The third image is a wedding cake representation of Blooms Taxonomy of Educational Objectives.

The fourth is a comparison of Agile Hardware and Software development frameworks.

Each of these frameworks express a process. The question is; Are they simply different expressions of the same process? The answer to that question is embedded in the very human process of learning thru pattern recognition and experimentation.

Daniel Bor, author of The Ravenous Brain wrote about how we learn:

"The process of combining... pieces of information to create something more meaningful is a crucial aspect both of learning and of consciousness and is one of the defining features of human experience. 

Once we have reached adulthood, we have decades of intensive learning behind us, where the discovery of thousands of useful combinations of features, as well as combinations of combinations and so on, has collectively generated an amazingly rich, hierarchical model of the world. 

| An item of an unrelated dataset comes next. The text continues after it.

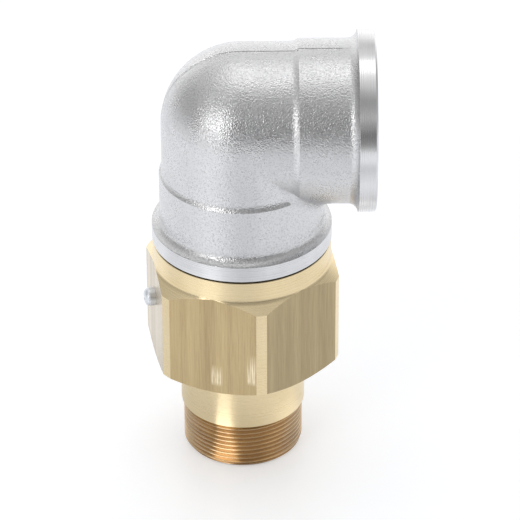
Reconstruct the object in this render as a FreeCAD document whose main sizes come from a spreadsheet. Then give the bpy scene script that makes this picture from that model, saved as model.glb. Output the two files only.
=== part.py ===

Inside us is also written a multitude of mini strategies about how to direct our attention in order to maximize further learning. We can allow our attention to roam anywhere around us and glean interesting new clues about any facet of our local environment, to compare and potentially add to our extensive internal model."

Solving wicked, complex, ambiguous, problems pushes our pattern recognition capability to the limits of memory and thinking. Our emotional responses to uncertainty and risk complicate matters by biasing us to approach or retreat from the unknown. This is why DT's bias towards optimism, comfort with failure, and rapid experimentation is so powerful. It encourages us to try, gain experience, learn from that experience, build new, and extend existing, frameworks as we forge into unknown territory in an effort to learn what we need to know to solve wicked problems. 

That is also why risk averse pessimists aren't going to feel comfortable with DT. As DT facilitators we need to soften the shock of the fearful and unfamiliar by investigating others' existing frameworks thru Empathic Inquiry, presenting and experiencing DT in a context which feels familiar and is easy to understand.